Though there are plenty of things I am not happy about in the game today—the DH, instant replay and that absurd single-game wildcard that mocks the integrity of the regular season—it is still baseball, and my family is ready for the journey of a new season. My love of the game cannot be separated from other cherished realities in my life: Baseball brings to mind memories of my Mom and Dad and Joe Marshall Field in Montgomery, Ala., where I grew up playing the game. I think of friends like Rusty Cone, who I played the game with from six-years-old through college, and Buddy Boyle, who took batting practice with me in the snow. More recently, I think of my wife Judi, who has grown to love the game, and of course, I think of my eight kids.
I think one of the reasons baseball means so much to me is because it is so rooted in my life; it helps me remember who I am.

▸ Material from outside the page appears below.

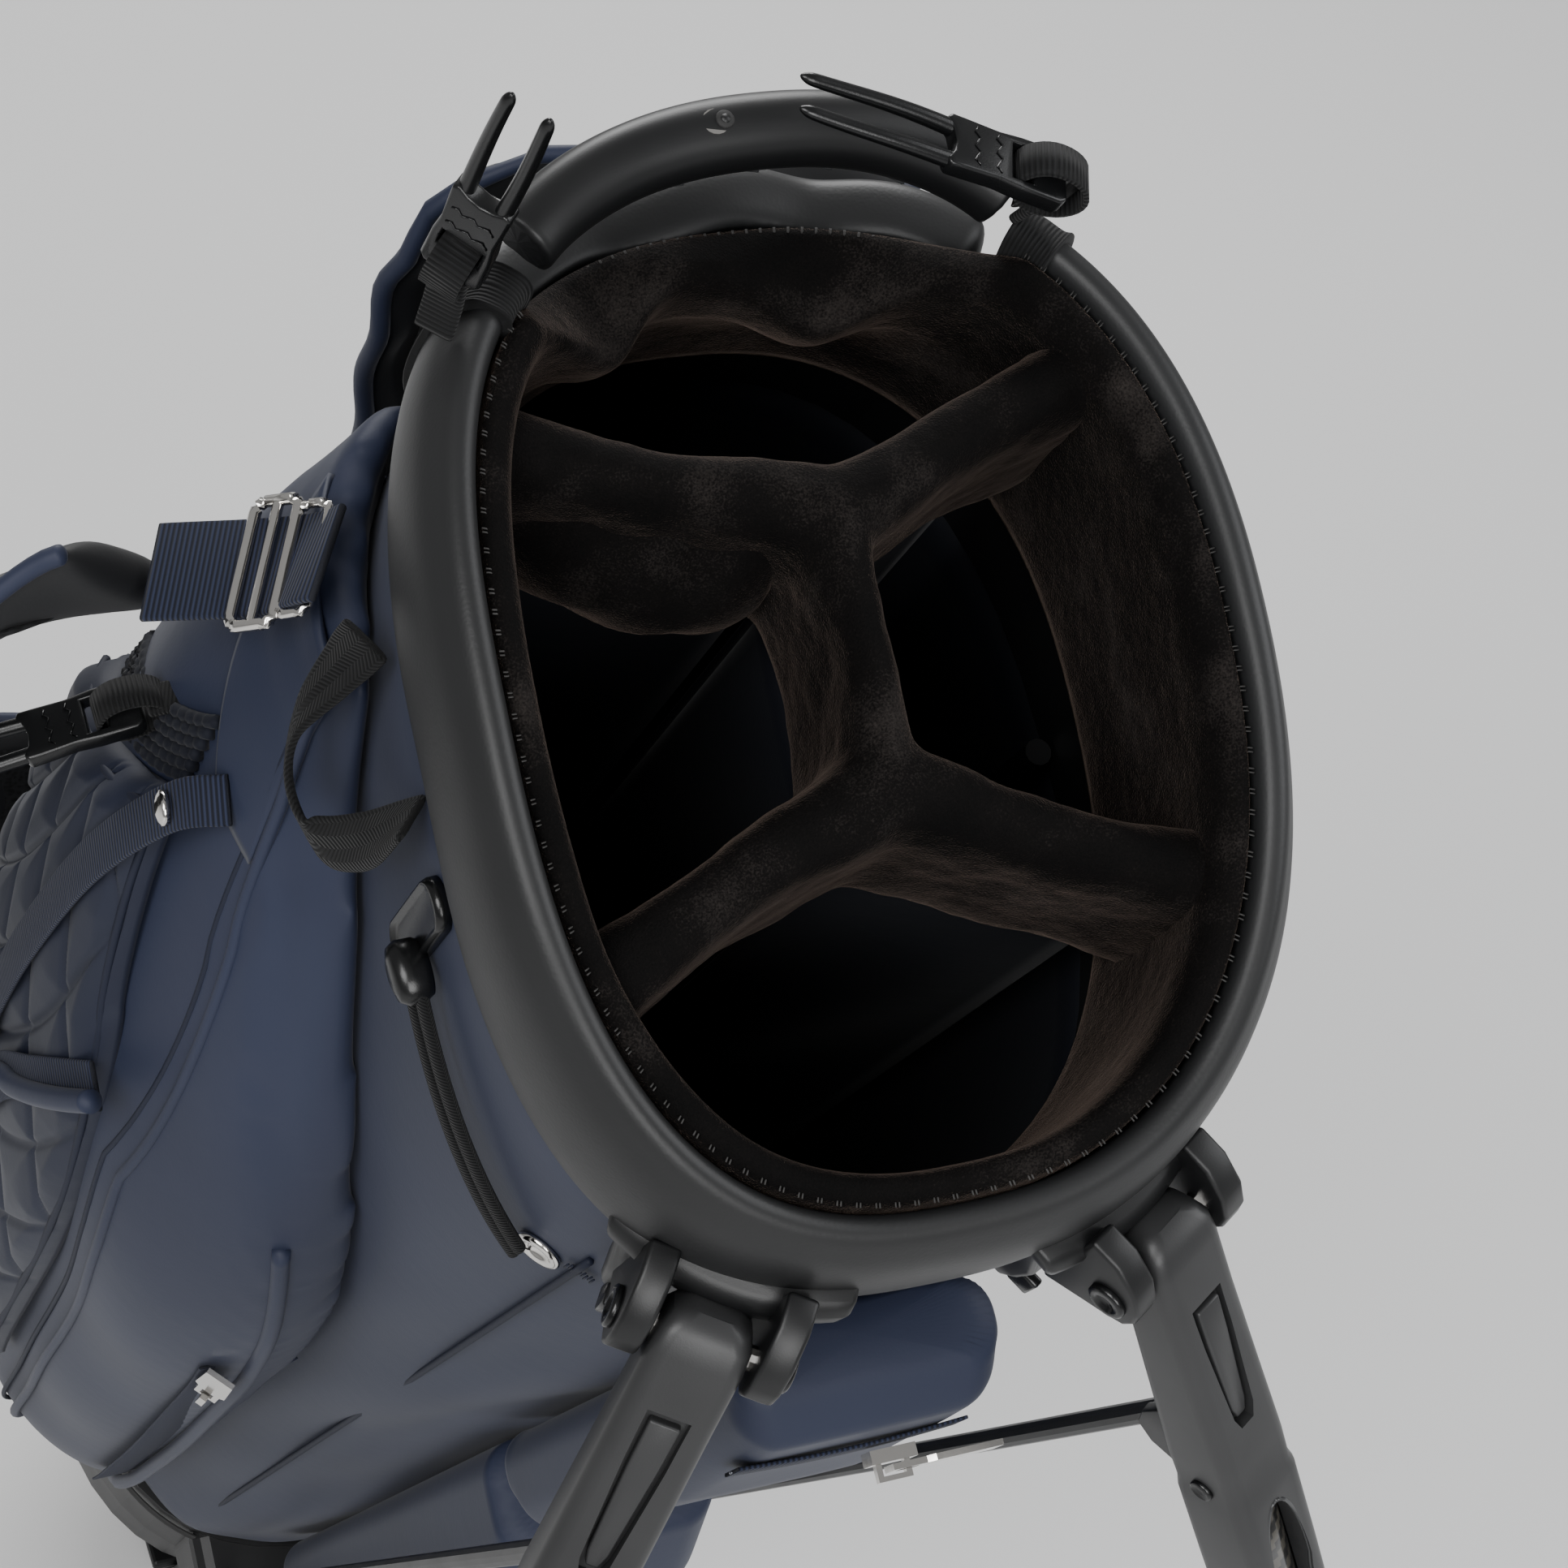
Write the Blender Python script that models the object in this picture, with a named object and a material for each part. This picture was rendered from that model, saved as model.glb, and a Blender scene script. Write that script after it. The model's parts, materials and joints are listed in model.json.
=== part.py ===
"""Golf stand bag with its stand open: four club compartments, two swinging legs and a tilting foot.

Every part is drawn in the bag's own frame (x across, y from the leg side to the handle side,
z from the base to the mouth, metres) and hangs on one empty that leans the bag onto its stand.
"""
import math

import bmesh
import bpy
from mathutils import Matrix, Vector

# Driving dimensions
LEAN = math.radians(28)
RIM_Z = 0.850
OVAL_POWER = 2.5
MOUTH_A, MOUTH_B = 0.0905, 0.1205
COLLAR_THICK, COLLAR_TALL = 0.012, 0.044
COLLAR_START, COLLAR_END = 128, 412
HANDLE_START, HANDLE_END = 55, 125
LINING_THICK, LINING_GAP = 0.004, 0.0030
SHELL_TOP_A, SHELL_TOP_B = 0.0915, 0.1215
SHELL_BASE_A, SHELL_BASE_B = 0.084, 0.100
SHELL_WALL = 0.003
SHELL_BOTTOM = 0.090
CUFF_BOTTOM = 0.735
GAP = 0.0005

JUNCTION_BACK = Vector((0.003, 0.0385))
JUNCTION_FRONT = Vector((0.0015, -0.024))
DIVIDER_DROP, DIVIDER_TALL = 0.009, 0.060
DIVIDER_WIDE = 0.016
CURTAIN_THICK = 0.0016

LEG_OPEN = math.radians(43)
LEG_SPLAY = math.radians(32)
HINGE_X, HINGE_Y, HINGE_Z = 0.0565, -0.129, 0.785
LEG_LENGTH = 0.754
KNUCKLE_LONG = 0.170
ROD_PIVOT_DOWN, ROD_PIVOT_IN = 0.075, 0.016
ROD_LENGTH = 0.654
ROD_LEAN = math.radians(5.2)
ROD_GUIDE_IN = 0.020

FOOT_AXIS_Y, FOOT_AXIS_Z = -0.100, -0.007
FOOT_AXIS_HEIGHT = 0.006
FOOT_LONG, FOOT_WIDE = 0.150, 0.120

# Height, depth and front edge (degrees round the oval) of each pocket section
SIDE_POCKET_LEFT = (
    (0.115, 0.012, 212), (0.130, 0.034, 214), (0.200, 0.050, 217), (0.340, 0.060, 218),
    (0.500, 0.058, 217), (0.570, 0.054, 213), (0.640, 0.046, 200), (0.700, 0.034, 186),
    (0.745, 0.020, 176), (0.765, 0.014, 171), (0.775, 0.006, 169),
)
POUCH_START, POUCH_REACH = 146, 0.70
SIDE_POCKET_RIGHT = ((0.115, 0.012, -20), (0.130, 0.030, -21), (0.200, 0.044, -22),
                     (0.340, 0.050, -21), (0.500, 0.046, -15), (0.640, 0.036, -4),
                     (0.720, 0.022, 6), (0.765, 0.012, 10), (0.775, 0.006, 11))
SIDE_POCKET_BACK_LEFT, SIDE_POCKET_BACK_RIGHT = 129, 51
POCKET_GAP = 0.0014
ZIP_STANDOFF = 0.0045

# Angle round the oval and height of each end of the bungee
BUNGEE_NEAR, BUNGEE_FAR = (192.0, 0.764), (224.0, 0.720)
BUNGEE_SPREAD = 0.008
BUNGEE_STANDOFF = 0.0062

NAVY = (0.055, 0.070, 0.115)
NAVY_QUILT = (0.065, 0.080, 0.130)
CHARCOAL = (0.045, 0.046, 0.048)
PLUSH = (0.020, 0.014, 0.012)
MOULDED = (0.030, 0.031, 0.033)
WEBBING = (0.012, 0.012, 0.014)
CARBON = (0.020, 0.020, 0.020)
RUBBER = (0.015, 0.015, 0.015)
STEEL = (0.60, 0.60, 0.62)
MATERIALS = {
    "navy_fabric": (NAVY, 0.0, 0.75),
    "quilted_fabric": (NAVY_QUILT, 0.0, 0.70),
    "collar_leather": (CHARCOAL, 0.0, 0.55),
    "plush_lining": (PLUSH, 0.0, 0.95),
    "black_moulding": (MOULDED, 0.0, 0.45),
    "black_webbing": (WEBBING, 0.0, 0.90),
    "carbon_tube": (CARBON, 0.0, 0.30),
    "black_rubber": (RUBBER, 0.0, 0.80),
    "bright_metal": (STEEL, 1.0, 0.20),
}


# Shared tools
def clear_scene():
    for item in list(bpy.data.objects):
        bpy.data.objects.remove(item, do_unlink=True)


def make_materials():
    made = {}
    for name, (colour, metallic, roughness) in MATERIALS.items():
        material = bpy.data.materials.new(name)
        material.use_nodes = True
        shader = material.node_tree.nodes["Principled BSDF"]
        shader.inputs["Base Color"].default_value = (*colour, 1.0)
        shader.inputs["Metallic"].default_value = metallic
        shader.inputs["Roughness"].default_value = roughness
        made[name] = material
    return made


def empty(name, matrix, parent=None):
    marker = bpy.data.objects.new(name, None)
    bpy.context.scene.collection.objects.link(marker)
    marker.parent = parent
    marker.matrix_local = matrix
    return marker


def solid(name, verts, faces, slot, parent):
    mesh = bpy.data.meshes.new(name)
    mesh.from_pydata([tuple(v) for v in verts], [], faces)
    draft = bmesh.new()
    draft.from_mesh(mesh)
    bmesh.ops.recalc_face_normals(draft, faces=draft.faces)
    draft.to_mesh(mesh)
    draft.free()
    item = bpy.data.objects.new(name, mesh)
    bpy.context.scene.collection.objects.link(item)
    item.parent = parent
    if slot:
        mesh.materials.append(SLOTS[slot])
    return item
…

And I haven’t even paused to point out the way baseball serves as a metaphor for what is of ultimate importance to me, my Christian faith. Words like hope, delight, rhythm, community, passing on to the next generation, rootedness and history are also the language of my faith commitment. I understand the sentiment of theologian Stanley Hauerwas when he writes, “No matter how bad things get, I have always thought, at least we have baseball.” I am confident that some of you will identify with that sentiment as well. Play Ball!